Et pour cause, Cowboy Bebop version Netflix passe à côté de ce qu'est censé raconter l'anime. Si les créateurs semblent être de véritables fans de l'oeuvre japonaise et font tout pour lui rendre hommage en tentant de la respecter au maximum et en s'autorisant des clins d'oeil, la moindre petite nouveauté ajoutée provoque à chaque fois une sortie de route drastique et navrante. On ne rentrera pas dans les détails pour ne pas vous spoiler, mais toutes les décisions nouvelles sont incompréhensibles et sentent la Hollywoodisation à plein nez.
Que ce soit sur l'intégration trop rapide de Faye, les échanges presque robotiques entre les membres de l'équipage, la trop grande place accordée à Vicious afin d'imposer sa menace là où c'était justement son aspect mystérieux qui le rendait effrayant, ou encore l'improbable nouvelle situation familiale imposée à Jet Black qui n'apporte que des moments clichés ou bien la minimisation inexplicable de l'aspect famille recomposée au sein du vaisseau pourtant crucial dans l'anime, on a cette désagréable sensation que les créateurs sont fans d'une oeuvre qu'ils n'ont en réalité jamais été capables de comprendre.
Tout ce qui faisait le charme de l'anime ne se retrouve pas (ou peu) dans cette adaptation, qui se contente d'idées superficielles pour attirer notre sympathie (décors, génériques, mise en scène) sans jamais aller au-delà de la surface. Et encore, même dans ces moments-là, cela sonne parfois faux. Pour une série qui prend place dans l'espace, on ne mesure jamais réellement l'ampleur de ce nouveau monde avec finalement des décors basiques et fainéants, où l'on se contente de gros néons pour faire futuriste. De même, les costumes, fonds verts ou effets spéciaux sont au mieux passables, au pire vraiment cheaps. Et si la mise en scène est plutôt intéressante avec de jolis plans, on regrette que les chorégraphies lors des combats favorisent l'aspect visuel à l'efficacité, ce qui enlève toute tension.
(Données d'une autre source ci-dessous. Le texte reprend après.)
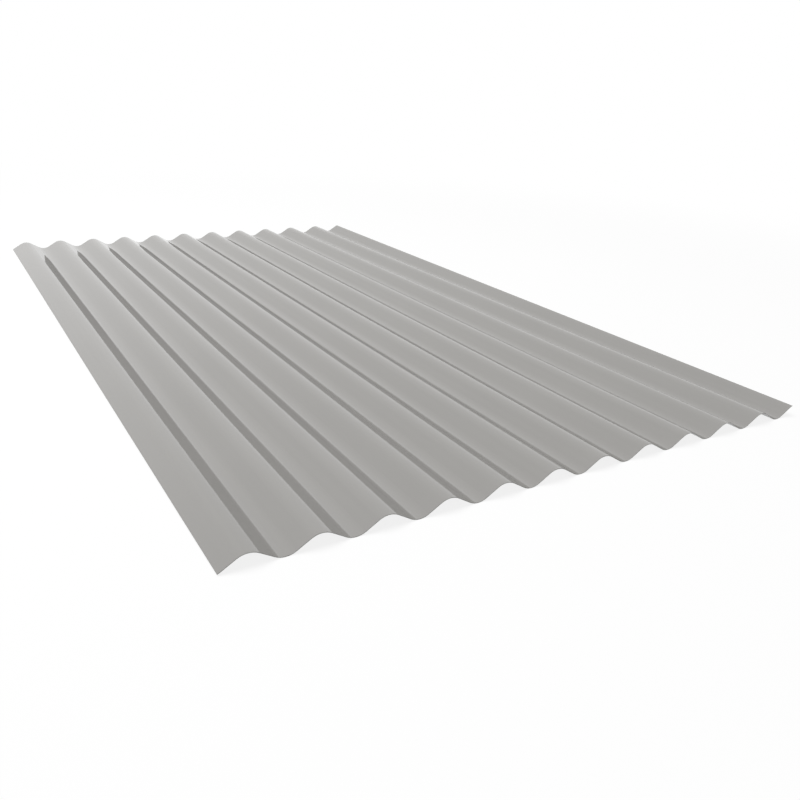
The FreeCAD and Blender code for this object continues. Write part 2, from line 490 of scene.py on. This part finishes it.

A chaque nouveau projet du genre se pose une question : pourquoi adapter des anime / mangas quand, pour la plupart, ces oeuvres sont uniques et forment leur propre concept souvent intouchables ? Ce n'est malheureusement pas Cowboy Bebop qui y répondra de façon positive. Et l'un des exemples les plus parlants est l'épisode avec Pierrot Le Fou qui perd ici de son ampleur, de sa crédibilité et de la moindre angoisse provoquée, la faute à un format live-action qui n'est pas fait pour ce genre de récit, où la ligne entre génie et kitsch est trop fine pour être réjouissante à suivre en dehors du format animé.
Un état des lieux qui fonctionne également avec les performances des acteurs. Si Mustafa Shakir est absolument irréprochable en Jet Black, il est bien le seul à sortir du lot ici. Le pauvre Alex Hassell se retrouve à jouer une version cartoonesque de Vicious tant les évolutions apportées gâchent l'aspect magnétique du vilain, Daniella Pineda semble ne jamais savoir sur quel pied danser avec Faye avec des moments sublimes et d'autres totalement hors-sujet, tandis que John Cho - malgré ses (très) bonnes intentions, ne peut jamais masquer son âge et donc le fait que son Spike Spiegel n'est pas le Spike Spiegel de cette histoire précise et que quelque chose ne va pas. La balance entre humanisation des personnages et personnalités issues de l'animation n'est pas trouvée et crée à l'inverse un énième déséquilibre frustrant.
Effectivement, Cowboy Bebop version Netflix se regarde si on a un oeil innocent sur cet univers, mais cela ne signifie pas que cette adaptation est une réussite. Au contraire, la série passe à côté de son sujet et n'est jamais réellement capable de légitimer ses évolutions. On le sait, "adaptation" n'est pas égal à "copier/coller". En revanche, quand le résultat final en vient à oublier la substance de l'oeuvre original, cela reste dérangeant. De même, il est décevant de voir qu'un anime réalisé à la fin des années 90 apporte plus aisément cette sensation de voyage et de grandeur, ainsi qu'une vision futuriste, qu'une série des années 2020 avec un tel budget.